The waiting room preserves some of its historical character (drinking fountains not original).

Las Vegas NM station Brad Nixon 0788 (640x473)

Yes, you can wait for an Amtrak train there. Trains stop, but the station does not have a ticketing facility. Passenger boarding and arrival only.

Las Vegas is worth a visit, especially if you’re spending any time in the Santa Fe area. The hour’s drive through the high desert scenery is all on I-25. In addition to the station, the Plaza area with the hotel (still operating), Las Vegas is large enough to offer several restaurants. There’s a beautiful old Carnegie Library which, it may not surprise you to learn, I wrote about here.
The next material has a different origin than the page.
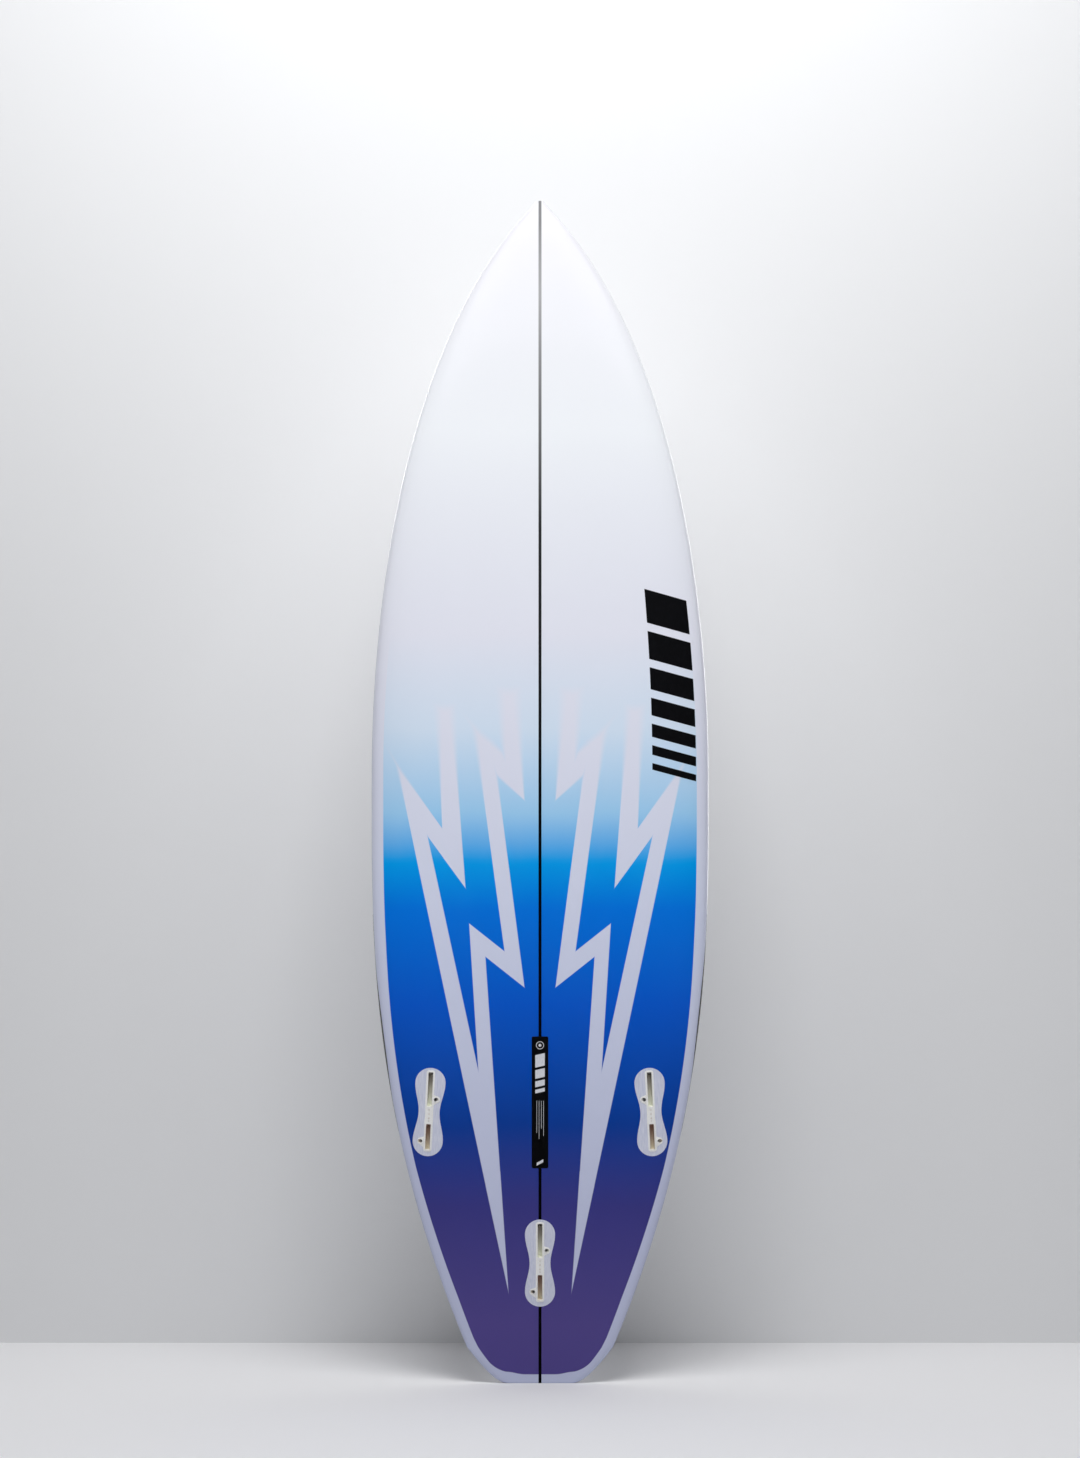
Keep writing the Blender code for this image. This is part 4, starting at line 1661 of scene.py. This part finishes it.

Six miles north of Las Vegas is Montezuma, home of the former railroad resort hotel, Montezuma’s Castle, now a 2-year college, and its remarkable Dwan Light Sanctuary, which I wrote about at this link.

Happy trails, podners.

© Brad Nixon 2018. Archival photo captured from display at Las Vegas, NM Visitor Center. Map by Google.


Responses

  1. This is a test, since my comments seem to be going into spam this morning on everyone’s posts.

    Once I get that straightened out, I’ll be back. Any post that moves from Prufrock to podners has to be good.

    Like

  2. The Santa Fe trail has fascinated me for several years. I spent a three-week vacation traveling part of it through Kansas, down to the Cimarron Grasslands and Point of Rocks, and wrote a three part series about it. But I’ve never explored its history and landmarks in New Mexico. Las Vegas looks like a wonderful destination — and who doesn’t like an old train station?

    I wondered if Stephen Watts Kearney’s expedition had come through Las Vegas on its way to Santa Fe, and indeed it did. Pages 30 and 31 of this monograph have some details. Kearney got there on August 15, 1846 — helping to ease the way for some of those desperadoes you mentioned.

    Liked by 1 person

    • Thank you, Linda. I’ve not seen much north if LV. I’ll read your link. Move ’em out!

      Liked by 1 person

  3. Interesting little small town, So many towns have train stations like this, but they are all very interesting.

    Like

    • Thank you, Shawn. Yep, one could spend a lifetime visiting them. Lots of variety.